In 2015, Chinese groups spent more than $9 billion on development sites around the world, up 50% from $6 billion in 2014 and up more than 100 times from a mere $87 million in 2009, according to data from real-estate services firm JLL.

They started with cities such as London and New York before broadening out to emerging markets and launching joint ventures with local companies, said Sigrid Zialcita, managing director of Asia-Pacific research in Singapore at real-estate services firm Cushman & Wakefield. Since then, “it morphed into something bigger,” she said. “This is one trend that is here to stay. If anything it will grow.”

Guangzhou-based Country Garden, which has also invested in Australia, has become more cautious about excesses in China. In November, it withdrew from the purchase of two land plots in Beijing it won at an auction when co-bidding with another developer, saying that the final price exceeded its own budget, according to a report on Bloomberg. Country Garden declined to comment on that.

Country Garden’s largest shareholder is Yang Huiyan, China’s 24th richest person with assets worth more than US$5 billion, according to Forbes. Ms. Yang is the daughter of the company’s founder, Yeung Kwok Keung, who transferred his holdings to her in 2007.

Shanghai Zendai, meanwhile, is a smaller property developer that has been struggling with weaker property sales in recent years, and has suffered falling profits since 2013. It recently issued a profit warning for its 2015 earnings.

But the megaprojects abroad are by no means a sure thing.

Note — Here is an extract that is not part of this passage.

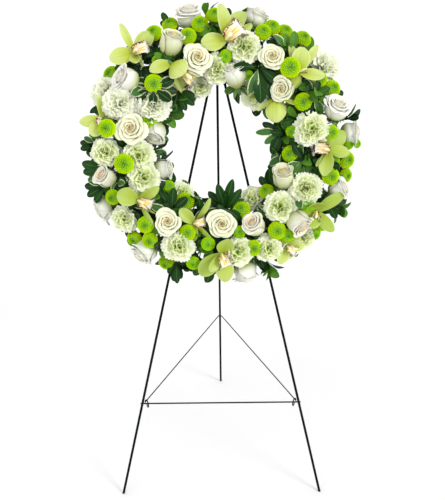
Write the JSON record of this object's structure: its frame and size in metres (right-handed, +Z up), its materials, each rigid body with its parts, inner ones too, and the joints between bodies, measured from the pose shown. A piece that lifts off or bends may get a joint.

Peter Welborn, a partner at Knight Frank, said the Modderfontein project is possibly “where fantasy meets reality,” and is unlikely to be as grand in stature as its developers had originally promoted. Shanghai Zendai said the project has been downsized since originally being announced in 2013 as the “New York of Africa.”

It will now focus on a substantial regeneration of the brownfield site.

“The rate at which new development is delivered is guided by demand,” said Margot Orr, the principal-in-charge at U.K.-based Atkins, the lead design and engineering consultant for the project. The plan “is a flexible framework, so when demands change in the future, adaptions can be made without detracting from the project vision.”

In Malaysia, an economic slowdown has hurt demand for properties in the Johor state, and Country Garden clashed in 2014 with Singapore officials over the environmental impact of dredging. Singapore’s environment ministry said last month it is concerned that reclamation work on some of the Malaysian projects in the Straits of Johor may have commenced without the requisite environmental assessments.

The current project proposals don’t include a direct link between Forest City and Singapore despite the latter being promoted as a source of demand for properties in the new development. Country Garden has managed to sell only about 70% of the units built in another of its projects in Johor, known as Danga Bay. A company representative said Country Garden’s philosophy “is that we will create the market and the customers will arrive.”

Both Country Garden and Shanghai Zendai hope to market their projects to Chinese investors, as well as locals in their host countries, appealing to Chinese looking to move their money out of reach of Beijing authorities.